Well, it's probably fine that Alton won't be cooking: he's no match for Wolfgang Puck's Austrian refinement, Mario Batali's elemental and instinctive grasp of good flavors, or Bobby Flay's talent for audacious food and relentless self-promotion.
Alton will make a fine color commentator, and I'm just glad the Food Network might be doing it right.
He could get his brother, B.A
He could get his brother, B.A., to rough up the competition.
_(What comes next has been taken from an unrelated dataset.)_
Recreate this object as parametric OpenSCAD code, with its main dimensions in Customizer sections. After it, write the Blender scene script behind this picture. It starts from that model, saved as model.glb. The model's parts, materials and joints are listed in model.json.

BTW, I am glad the the Food Network is putting him up front. In the early years I thought that they were not fond of his show.
ugh. the pale American
ugh. the pale American version will be nothing like the original Japanese episodes with the vapid girly pop star, macho man hunky guy, pompous intellectual, and bitchy professional food critic. I loved loved loved watching the show with subtitles at my favorite ramen shop in San Francisco. The translations in English were so nice, especially when I thought the old biddy critic was being harsh. That alone was so good for a laugh!
Oh nothing can recapture the quintessential nature of the original show. Will the founder of the show be biting into the pepper with his frilly fist around the vegetable? That is one of the best TV moments, e-v-e-r.